Each line from the start of the entries through the line that contains "return tuple(alongGrain if" should be output exactly, please.

=== Supplied material ===

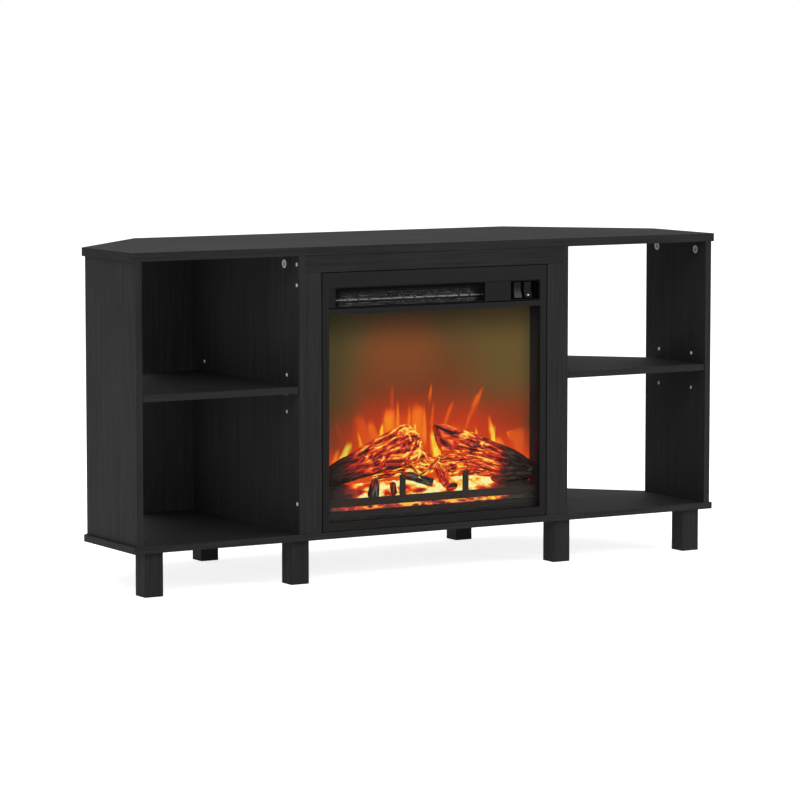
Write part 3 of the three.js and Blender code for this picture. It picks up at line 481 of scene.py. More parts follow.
def laminateMaterial(name, along, look, lift=1, rougher=0):
    def stretched(across, alongGrain):
        return tuple(alongGrain if axis == along else across for axis in 'xyz')

    recipe = Recipe(name)
    streaks = recipe.noise(stretched(look['streakAcross'], look['streakAlong']), detail=5)
    pores = recipe.noise(stretched(look['poreAcross'], look['poreAlong']), detail=3)
    clouds = recipe.noise(scale=look['cloudScale'], detail=2)
    shares = streaks * look['streakShare'] + pores * look['poreShare'] + clouds * look['cloudShare']
    tone = recipe.held(shares - look['darkShare'])
    # lift scales both tones of the grain; above 1 it is a painted fill light
    colour = recipe.mix(tone, scaled(look['dark'], lift), scaled(look['light'], lift))
    relief = recipe.smooth(pores, 0.35, 0.62) * 0.7 + streaks * 0.6
    roughness = look['roughness'] + rougher - tone * look['polish']
    return recipe.finish(colour, roughness, relief, look['poreDepth'], gloss=look['gloss'])


# Each group: material, slot, edge and nodes
boards = [
    (laminateMaterial('topLaminate', 'x', laminate, rougher=0.09), 'board_level', 0.7 * mm,
     ['top_panel', 'surround_top_rail']),
    (laminateMaterial('levelLaminate', 'x', laminate, rougher=-0.02), 'board_level', 0.7 * mm,
     ['bottom_panel', 'left_shelf', 'right_shelf']),
    (laminateMaterial('uprightLaminate', 'z', laminate), 'board_upright', 0.6 * mm,
     ['left_side_panel', 'left_partition', 'right_side_panel', 'right_partition',
      'surround_left_stile', 'surround_right_stile', 'leg_front_left_end', 'leg_front_left_middle',
      'leg_front_right_middle', 'leg_front_right_end', 'leg_back_left', 'leg_back_right']),
    # The back board's tones are lifted as painted fill light, for its face seen in shade inside the bays
    (laminateMaterial('backBoard', 'z', laminate, lift=2.6), 'back_board', 0.4 * mm, ['back_panel']),
]
for material, slot, edge, group in boards:
    for node in group:
        softEdged(node, material, edge)
print('boards dressed')


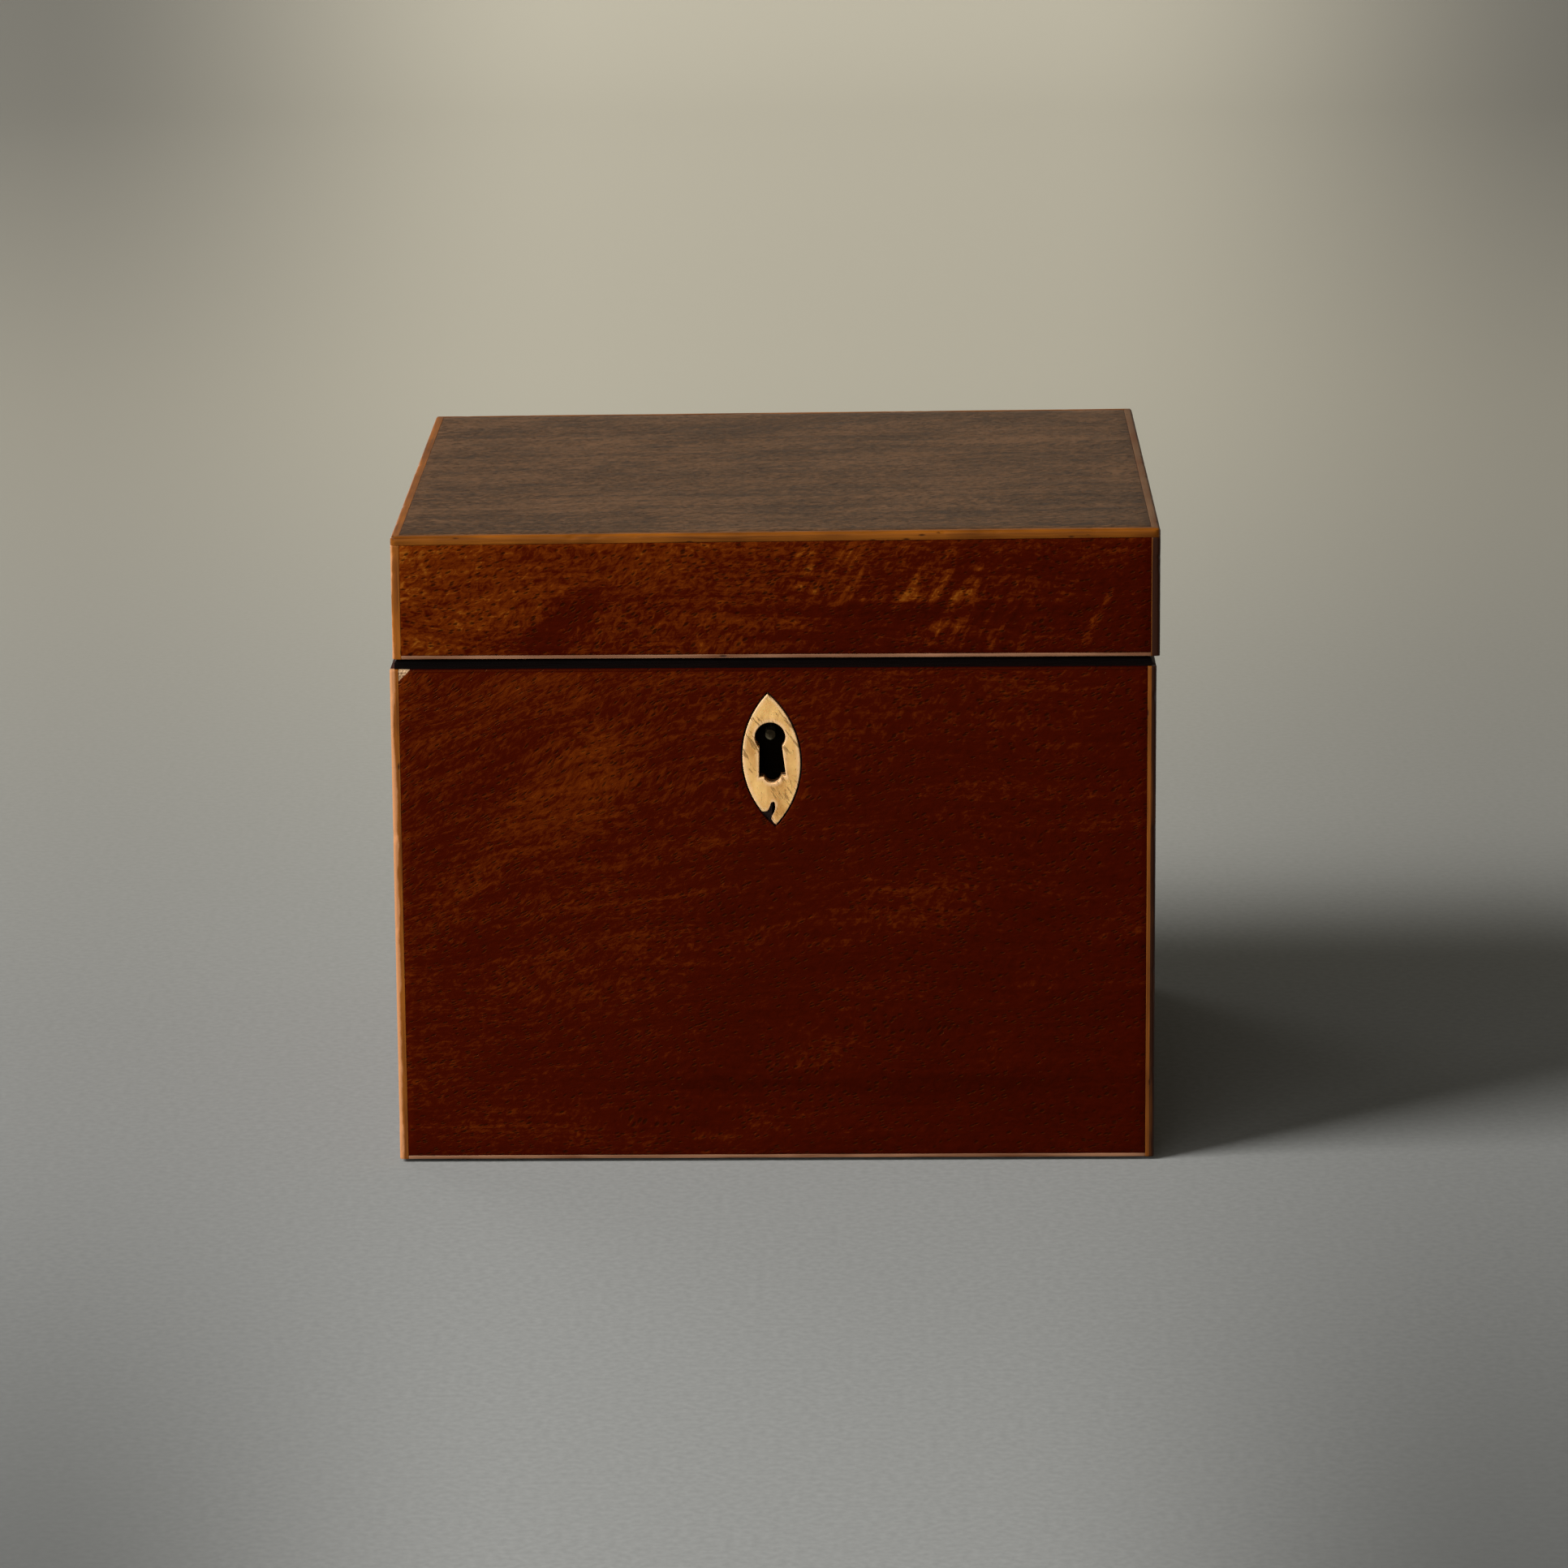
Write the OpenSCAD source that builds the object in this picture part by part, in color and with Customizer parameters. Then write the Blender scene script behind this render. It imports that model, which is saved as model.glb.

===

• [Result for this task]:
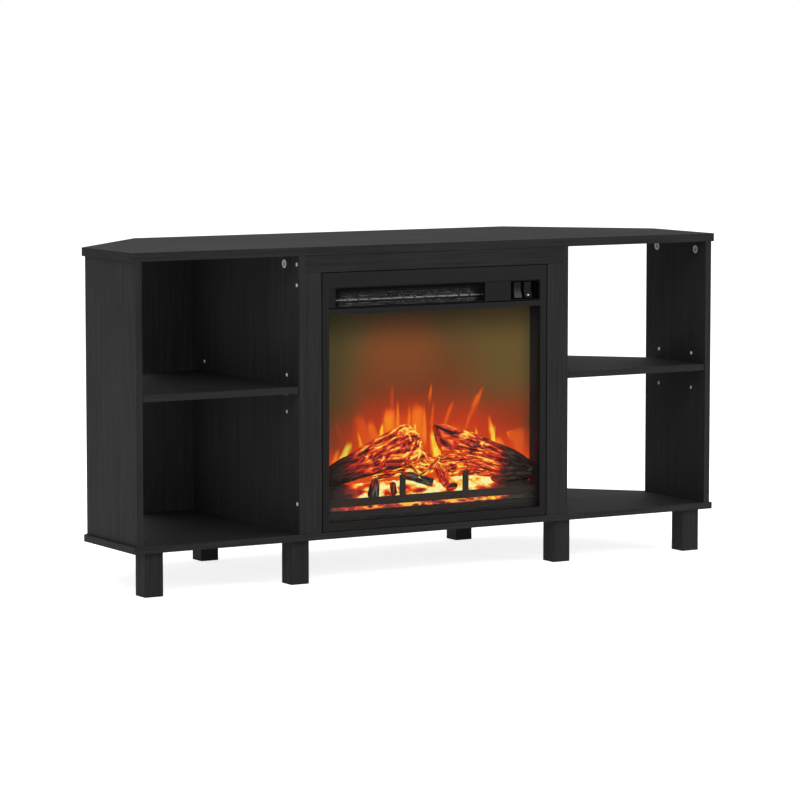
Write part 3 of the three.js and Blender code for this picture. It picks up at line 481 of scene.py. More parts follow.
def laminateMaterial(name, along, look, lift=1, rougher=0):
    def stretched(across, alongGrain):
        return tuple(alongGrain if axis == along else across for axis in 'xyz')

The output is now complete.